- Olympic Avenue Bridge
- U.S. National Register of Historic Places
- Location: Olympic Ave. over an unnamed stream
- Nearest city: Carroll, Iowa
- Coordinates: 42°06′53″N 94°48′46″W﻿ / ﻿42.11472°N 94.81278°W
- Area: less than one acre
- Built: 1913
- Built by: Standard Bridge Company
- Architect: Iowa State Highway Commission
- Architectural style: Warren pony truss
- MPS: Highway Bridges of Iowa MPS
- NRHP reference No.: 98000747
- Added to NRHP: June 25, 1998

= Olympic Avenue Bridge =

The Olympic Avenue Bridge is located northeast of Carroll, Iowa, United States. The 46 ft span carries traffic on Olympic Avenue over an unnamed stream.
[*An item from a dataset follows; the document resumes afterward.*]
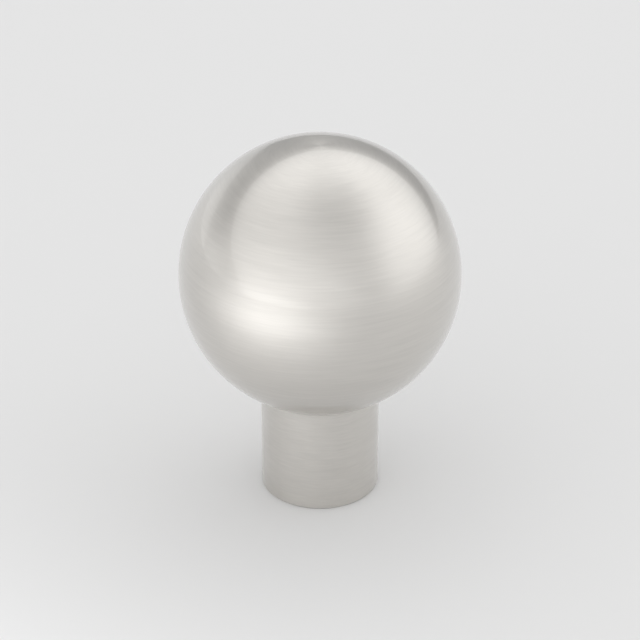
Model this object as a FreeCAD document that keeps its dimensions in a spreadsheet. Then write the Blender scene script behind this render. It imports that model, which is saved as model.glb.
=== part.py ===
"""Ball-headed cabinet knob, turned in one piece from solid metal.

The knob stands on its seat: the flat end of the stem, which closes against the drawer
or door, lies in the XY plane, and +Z runs up the turning axis to the top of the ball.
Lengths are in millimetres.
"""

import FreeCAD
import Part
import Sketcher
import os
from FreeCAD import Vector
from math import isclose, sqrt

# The driving dimensions: each one's name, its value and what it measures.
SIZES = [
    ("ball_diameter", 28.0, "across the ball"),
    ("stem_diameter", 12.0, "across the straight stem"),
    ("knob_height", 38.0, "from the seat to the top of the ball"),
    ("neck_radius", 0.5, "fillet where the stem runs into the ball"),
    ("seat_edge_break", 0.15, "chamfer round the edge of the seat"),
    ("tap_drill_diameter", 3.45, "hole before tapping for an 8-32 screw"),
    ("drilled_depth", 13.5, "from the seat to the end of the full-width hole"),
    ("drill_point_angle", 118.0, "included angle of the drill's point"),
    ("countersink_diameter", 4.6, "mouth of the countersink in the seat"),
    ("countersink_angle", 90.0, "included angle of the countersink"),
]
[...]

This bridge was one of 15 similar spans that Carroll County had built in 1913. The county board of supervisors contracted with the Standard Bridge Company of Omaha to build the Warren pony truss structures that were designed by the Iowa State Highway Commission (ISHC). They were supported by a timber substructure. These bridges became the prototype of what would become the ISHC's standard design. Standard Bridge was paid $29,174 to build all the bridges. The estimated cost of this bridge was $1,208. It was listed on the National Register of Historic Places in 1998.